ADVANCED APPLIED AI RESEARCH FOR
NASA HELIOPHYSICS APPLICATIONS
FDL-X 2023
FDL-X is a public private partnership with NASA, Trillium Technologies, Google Cloud, NVIDIA and leaders in commercial AI. This heliophysics pilot initiative is a derivative of the successful FDL.AI which developed integrated applied AI research and technology for Heliophysics applications, building on a body of NASA data and AI pipelines generated during FDL.AI and hosted on SpaceML.org.

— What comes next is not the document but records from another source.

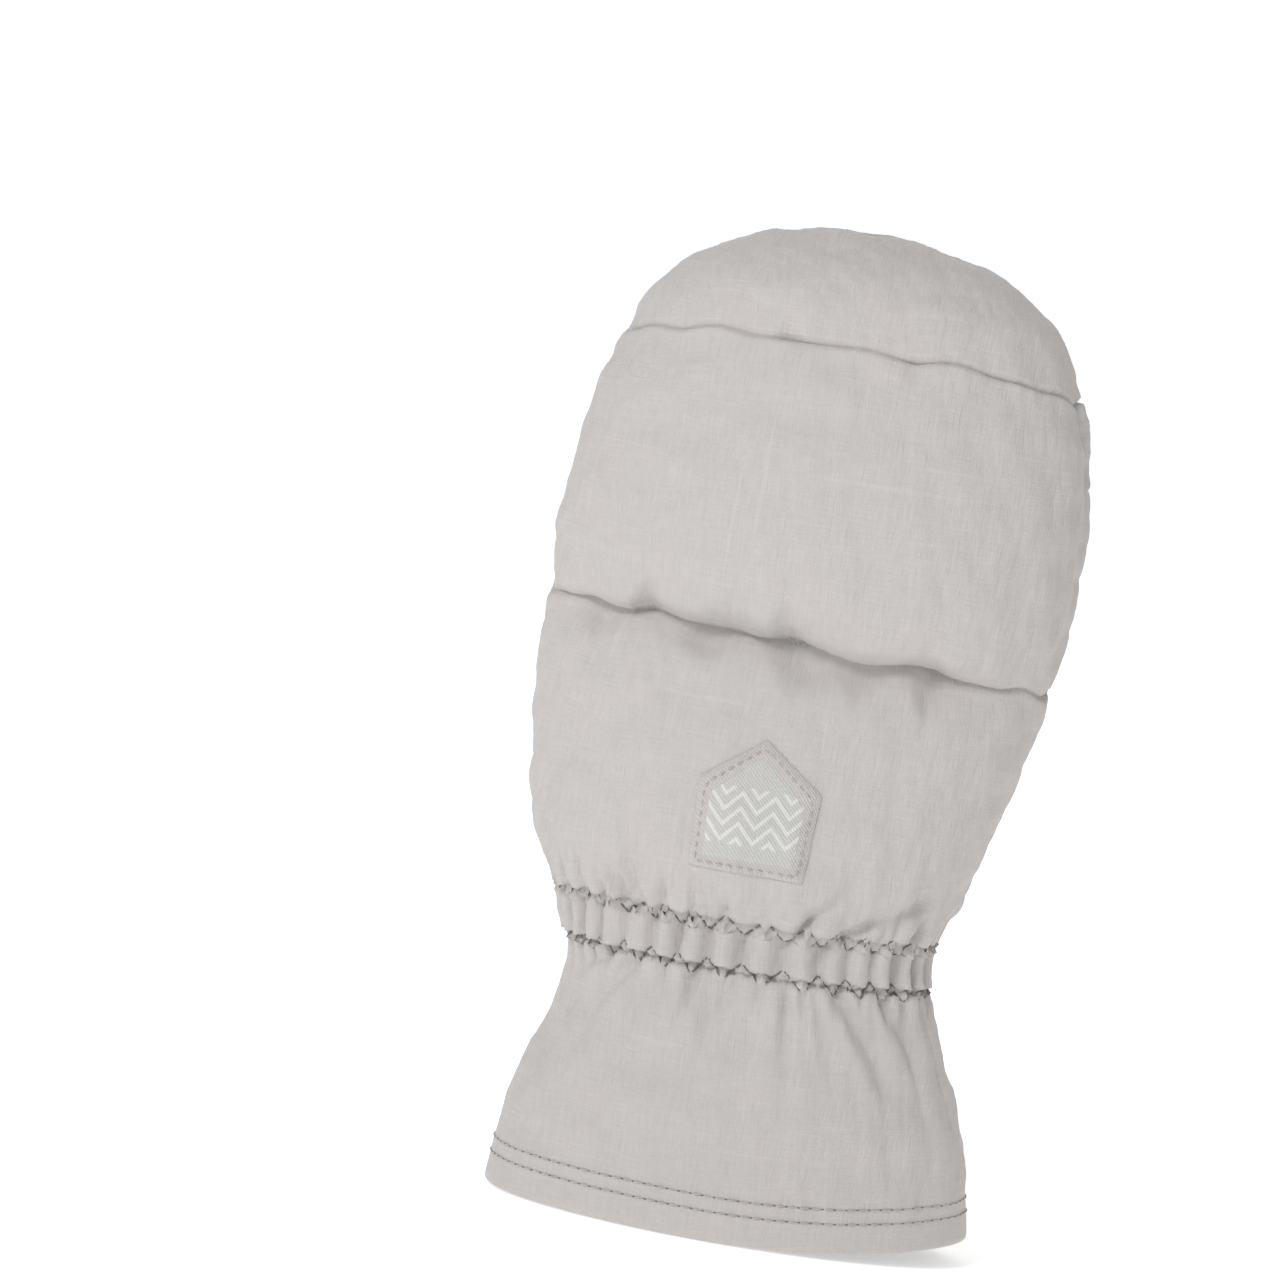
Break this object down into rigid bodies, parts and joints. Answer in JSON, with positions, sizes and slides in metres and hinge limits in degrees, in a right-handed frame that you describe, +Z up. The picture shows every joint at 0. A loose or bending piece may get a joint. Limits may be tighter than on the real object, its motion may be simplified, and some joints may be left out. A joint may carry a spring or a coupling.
{
  "type": "ski mitten",
  "caption": "Padded ski mitten for the right hand, standing on its cuff: quilted fabric back, leather palm, free thumb, elastic wrist and flared gauntlet cuff",
  "frame": {"origin": "middle of the bounding box at floor level, under the cuff's hem", "axes": "+Z up along the fingers, -Y the back of the hand, +Y the palm and thumb, -X the thumb side"},
  "size_m": [0.1392, 0.1046, 0.277],
  "materials": {
    "shell_fabric": "warm light grey woven nylon, matte",
    "palm_leather": "off-white fine-grained leather, soft sheen",
    "wadding": "white polyester wadding",
    "lining_fleece": "brushed fleece",
    "elastic_band": "flat woven elastic",
    "thread": "dark grey sewing thread",
    "patch_fabric": "light grey woven badge",
    "label_ribbon": "black woven ribbon"
  },
  "bodies": {
    "cuff": {"hem_facing": "shell_fabric", "cuff_padding": "wadding", "cuff_back_panel": "shell_fabric", "cuff_palm_panel": "shell_fabric", "cuff_leather_strip": "palm_leather", "cuff_lining": "lining_fleece", "hem_stitch_lower": "thread", "hem_stitch_upper": "thread", "cuff_seam_stitch": "thread", "strip_topstitch": "thread"},
    "label": {"side_label": "label_ribbon"},
    "wrist": {"wrist_fabric": "shell_fabric", "wrist_leather": "palm_leather", "wrist_lining": "lining_fleece", "upper_elastic": "elastic_band", "lower_elastic": "elastic_band", "upper_zigzag_stitch": "thread", "lower_zigzag_stitch": "thread"},
    "hand": {"hand_back_wadding": "wadding", "palm_pad": "wadding", "back_hand_panel": "shell_fabric", "palm_leather_panel": "palm_leather", "hand_lining": "lining_fleece", "shield_patch": "patch_fabric", "patch_stitch": "thread"},
    "fingers": {"finger_back_wadding": "wadding", "finger_pad": "wadding", "fingertip_wadding": "wadding", "back_finger_panel": "shell_fabric", "fingertip_panel": "shell_fabric"},
    "thumb_base": {"thumb_base_wadding": "wadding", "thumb_base_panel": "shell_fabric", "thumb_gusset_leather": "palm_leather", "thumb_base_lining": "lining_fleece"},
    "thumb": {"thumb_wadding": "wadding", "thumb_panel": "shell_fabric", "thumb_leather": "palm_leather", "thumb_lining": "lining_fleece"}
  },
  "joints": [
    {"name": "label_flip", "type": "hinge", "parent": "cuff", "child": "label", "pos_m": [0.01901, 0.02021, 0.0455], "axis": [-0.1826, -0.1968, 0.9633], "range_deg": [0, 60], "stiffness_Nm_per_rad": 0.00002},
    {"name": "wrist_sway", "type": "hinge", "parent": "cuff", "child": "wrist", "pos_m": [0, -0.01215, 0.071], "axis": [0, 1, 0], "range_deg": [-12, 12], "stiffness_Nm_per_rad": 1, "deforming": ["wrist_fabric", "wrist_leather", "wrist_lining", "upper_elastic", "lower_elastic", "upper_zigzag_stitch", "lower_zigzag_stitch"]},
    {"name": "wrist_flex", "type": "hinge", "parent": "wrist", "child": "hand", "pos_m": [0, -0.01215, 0.086], "axis": [-1, 0, 0], "range_deg": [-15, 25], "stiffness_Nm_per_rad": 1},
    {"name": "finger_curl", "type": "hinge", "parent": "hand", "child": "fingers", "pos_m": [0, -0.00415, 0.163], "axis": [-1, 0, 0], "range_deg": [0, 32], "stiffness_Nm_per_rad": 0.15, "deforming": ["palm_leather_panel", "hand_lining"]},
    {"name": "thumb_carry", "type": "hinge", "parent": "hand", "child": "thumb_base", "pos_m": [-0.0277, 0.00585, 0.094], "axis": [-1, 0, 0], "range_deg": [0, 16], "stiffness_Nm_per_rad": 0.1, "deforming": ["thumb_base_panel", "thumb_base_lining"]},
    {"name": "thumb_swing", "type": "hinge", "parent": "thumb_base", "child": "thumb", "pos_m": [-0.0342, 0.03085, 0.141], "axis": [-1, 0, 0], "range_deg": [0, 30], "stiffness_Nm_per_rad": 0.08, "deforming": ["thumb_panel"]}
  ],
  "couplings": [
    {"joint": "thumb_carry", "follows": "finger_curl", "ratio": 0.5}
  ]
}
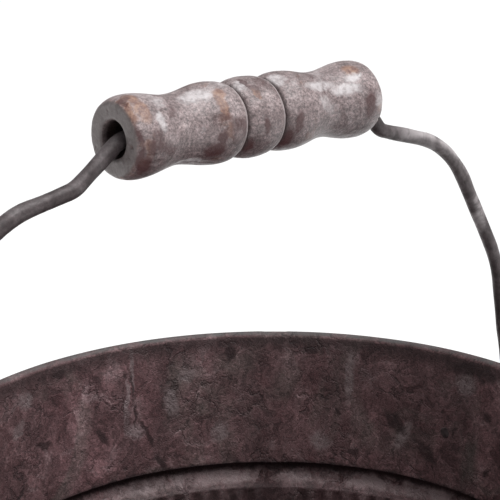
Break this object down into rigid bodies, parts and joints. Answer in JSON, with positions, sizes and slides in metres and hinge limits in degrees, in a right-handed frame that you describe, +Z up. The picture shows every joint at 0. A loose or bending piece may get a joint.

The integrated sprint was based on previous FDL.AI work (TRL 0-4) and technology and mature to (TRL 4-6) with an emphasis on tooling, modular development, reproducibility and testing the potential for integrated AI solutions, where proven AI pipelines inform each other to unlock brand new capabilities.
FDL-X is an advanced applied AI research program for Heliophysics and Geoscience applications and ensures that AI outcomes are fine-tuned to tackle valid open science and engineering problems by building interdisciplinary approaches, between SMEs and ML and cloud-based engineering techniques. FDL.AI’s ability to attract the best researchers from around the world is part of its success formula - but not all. Over the years, we’ve evolved numerous process innovations that allow research teams to consistently deliver world-class outcomes for our Federal stakeholders at NASA over a very accelerated time-scale.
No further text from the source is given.